Idaho is among the many states that is annually contending with a campaign to add “gender identity” and “sexual orientation” to its anti-discrimination laws. There are also movements at the federal level to pass the ENDA (Employment Non-Discrimination Act) that Republicans have so far prevented from becoming law.

Religious freedom is part of a broader personal freedom.

Churches, including most prominently the Mormon Church, have shown some willingness to cut deals with “gender identity” activists, trading support for state “non-discrimination” acts for religious exemptions allowing certain bodies to continue such discrimination. Support for such a grand compromise is flawed in large part because it fails to recognize that religious freedom is part of a broader personal freedom.

Some people reasonably think that “transgender”—a word and idea of recent vintage and hence subject to reasonable doubts about the theory underlying it—is an invention, designed to accelerate the breakdown of our already confused notions of sex. Some people think that the novelty represents new and true insights into the human condition. Must people be forced into the second of these views or the first through the coercive power of laws? Think of a family restaurant becoming a hang out for “gender identity” activists (perhaps because of its location): It was never the dream of that restaurant owner to have such a clientele. The “gender identity” laws would force such proprietors to abandon their visions of their own future for a brave new world.

Putting the coercive power of law behind an amorphous, ever-shifting category as “sexual orientation” undermines a steady, predictable rule. Can anyone say for sure what genders there will be in the future? Would you want a Little League coach changing genders or even undermining the steady view of sexual identity that is part of human happiness? Would it be a bit disturbing, reasonably disturbing, for an investment firm—institutions built on stability and trust—to have an employee completely change genders? Perhaps some investment firms would like to be “transgender” friendly; others would not. In a liberal society we might accept this difference as a genuine recognition of diversity.

Non-Discrimination Laws Merely Shift Discrimination

These “non-discrimination” laws do not end discrimination: they change what is being discriminated against. They make illegal a range of choices that were previously legal, without at the same time affording anyone more freedom than they currently have.

Campaigns to promote ‘non-discrimination’ are part of an effort to give all or some members of society a ‘trump card’ they can play when they meet resistance to their lifestyle or convictions.

There are exceptions to this rule of liberty and equality, but all such exceptions should be thought of as temporary violations of our most compelling public principles that are necessary to accomplish even greater public goals (racial discrimination, for example). Racially sensitive laws were absolutely essential in the aftermath of slavery and Jim Crow, if we were to become one country. The scale of the problem and the ways in which law was implicated in those problems required very dramatic public action to minimize a clear and deeply embedded, obviously harmful discrimination. This is why all major efforts to end discrimination through law wrap themselves up in the Civil Rights movement.

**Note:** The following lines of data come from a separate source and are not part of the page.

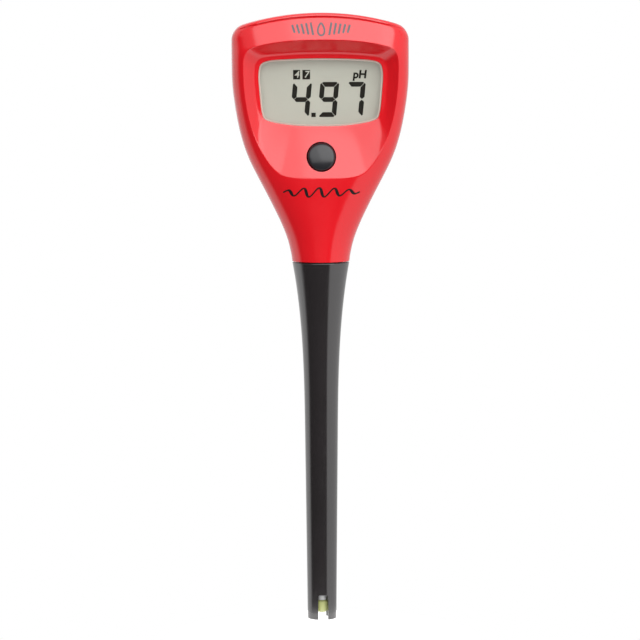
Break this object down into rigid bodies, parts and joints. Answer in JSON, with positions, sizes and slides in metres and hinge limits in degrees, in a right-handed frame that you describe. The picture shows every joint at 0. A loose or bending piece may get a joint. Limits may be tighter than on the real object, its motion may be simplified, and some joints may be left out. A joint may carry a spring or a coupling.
{
  "type": "digital ph meter",
  "caption": "Hand-held pH tester: red head with a display, one button and a coin cell, on a dark screw-in glass electrode with a slotted tip.",
  "frame": {"origin": "centre of the electrode's open tip, at its lowest plane, which is the bottom centre of the object's box", "axes": "+Z along the electrode from its tip to the head, -Y out of the display, +X to the reader's right"},
  "size_m": [0.0504, 0.0207, 0.174],
  "materials": {
    "red_case": "glossy moulded red",
    "dark_electrode": "satin dark grey moulding",
    "button_grey": "glossy dark grey",
    "clear_window": "clear acrylic",
    "lcd_glass": "grey-green display glass",
    "white_plastic": "natural moulded",
    "black_rubber": "soft moulded rubber",
    "board_green": "solder resist over glass fibre",
    "chip_black": "moulded epoxy",
    "steel": "plated steel",
    "contact_brass": "gold-flashed brass",
    "silver_wire": "silver wire",
    "stem_glass": "clear glass tube",
    "bulb_glass": "yellow-green pH glass",
    "ceramic": "porous white ceramic"
  },
  "bodies": {
    "head": {"front_shell": "red_case", "rear_shell": "red_case", "case_seal": "black_rubber", "display_lens": "clear_window", "lens_gasket": "black_rubber", "lcd_front_glass": "lcd_glass", "lcd_rear_glass": "lcd_glass", "lcd_frame": "white_plastic", "zebra_strip_upper": "black_rubber", "zebra_strip_lower": "black_rubber", "main_board": "board_green", "microcontroller": "chip_black", "crystal": "steel", "capacitor_1": "ceramic", "capacitor_2": "ceramic", "capacitor_3": "ceramic", "capacitor_4": "ceramic", "board_screw_1": "steel", "board_screw_2": "steel", "case_screw_1": "steel", "case_screw_2": "steel", "case_screw_3": "steel", "case_screw_4": "steel", "tact_switch": "chip_black", "button_seal": "black_rubber", "battery_cell": "steel", "battery_spring": "contact_brass", "battery_clip": "contact_brass", "electrode_socket": "dark_electrode", "socket_insulator": "white_plastic", "socket_pin_contact": "contact_brass", "socket_ring_contact": "contact_brass", "signal_wire": "white_plastic", "reference_lead": "black_rubber"},
    "button": {"power_button": "button_grey", "switch_plunger": "chip_black"},
    "cover_seal": {"battery_cover_seal": "black_rubber"},
    "cover": {"battery_cover": "red_case"},
    "neck_seal": {"electrode_seal": "black_rubber"},
    "electrode": {"electrode_body": "dark_electrode", "contact_insulator": "white_plastic", "contact_pin": "contact_brass", "contact_ring": "contact_brass", "glass_stem": "stem_glass", "sensing_bulb": "bulb_glass", "inner_wire": "silver_wire", "reference_wire": "silver_wire", "reference_junction": "ceramic", "lower_seal": "black_rubber", "upper_plug": "black_rubber"}
  },
  "joints": [
    {"name": "button_press", "type": "slide", "parent": "head", "child": "button", "axis": [0, 1, 0], "range_m": [0, 0.0006], "stiffness_N_per_m": 1500, "springref_m": -0.0005},
    {"name": "battery_cover_lift", "type": "slide", "parent": "head", "child": "cover_seal", "axis": [0, 1, 0], "range_m": [0, 0.0018]},
    {"name": "battery_cover_turn", "type": "hinge", "parent": "cover_seal", "child": "cover", "pos_m": [0, 0.0095, 0.1475], "axis": [0, 1, 0], "range_deg": [0, 65]},
    {"name": "electrode_draw", "type": "slide", "parent": "head", "child": "neck_seal", "axis": [0, 0, -1], "range_m": [0, 0.0061]},
    {"name": "electrode_turn", "type": "hinge", "parent": "neck_seal", "child": "electrode", "pos_m": [0, 0, 0.1], "axis": [0, 0, -1], "range_deg": [0, 1440]}
  ],
  "couplings": [
    {"joint": "battery_cover_lift", "follows": "battery_cover_turn", "m_per_rad": 0.0015597},
    {"joint": "electrode_draw", "follows": "electrode_turn", "m_per_rad": 0.00023873}
  ]
}
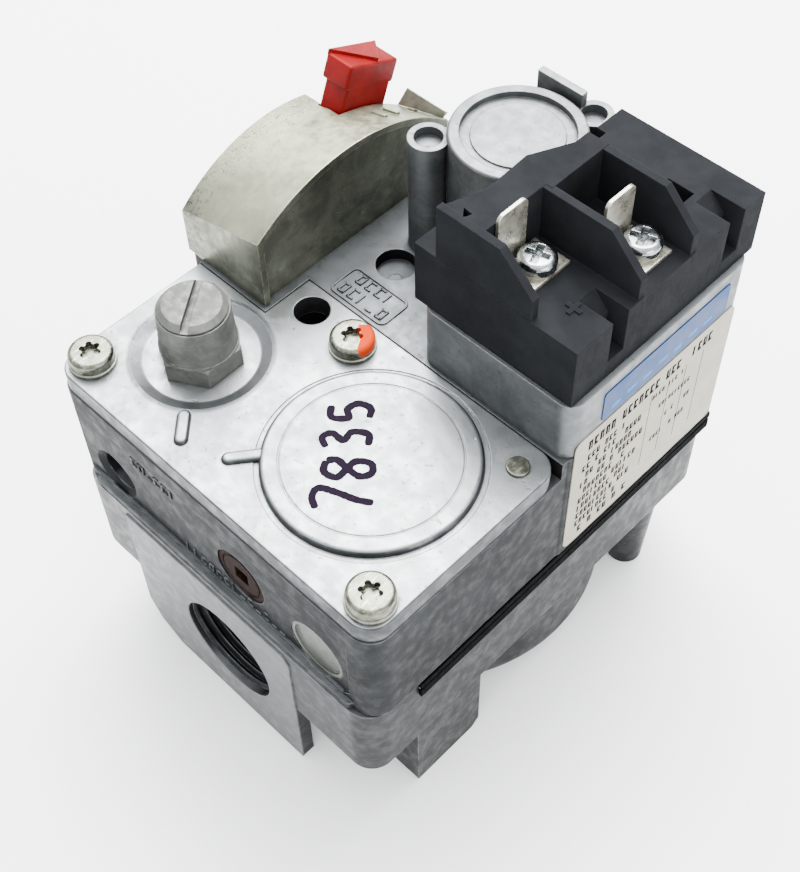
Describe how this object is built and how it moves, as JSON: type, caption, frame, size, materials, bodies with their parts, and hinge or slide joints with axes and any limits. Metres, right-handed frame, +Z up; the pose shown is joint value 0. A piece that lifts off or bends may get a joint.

Yet such “non-discrimination” laws are prudent violations of our principles and should be temporary and reflect some real, widely-accepted category. Race is one such category. Sex could be another category. One should be looking to end such laws once the problem of discrimination is mostly solved. “Gender identity” does not fall into these categories.

State campaigns to promote “non-discrimination” are part of an effort to give all or some members of society a “trump card” they can play when they meet resistance to their lifestyle or convictions. These trump cards, granted to all or most citizens, do not allow us to organize a genuinely free society, where individuals can decide for themselves with whom they will associate and do business. They blacken the skies with crisscrossing lawsuits as a way of dealing with discrimination: everyone can feel aggrieved and all can have a cause for action.

In a liberal society, Planet Fitness can turn down the business of clients because of their viewpoints, just like the florist. A gay bar can turn down the fundamentalist Christian who would like to work as a bartender, just like Abercrombie & Finch can discriminate on the basis of religious exhibitions. My mantra: end discrimination law (for the most part and at the soonest possible date). Discrimination, like the poor, will always be with us.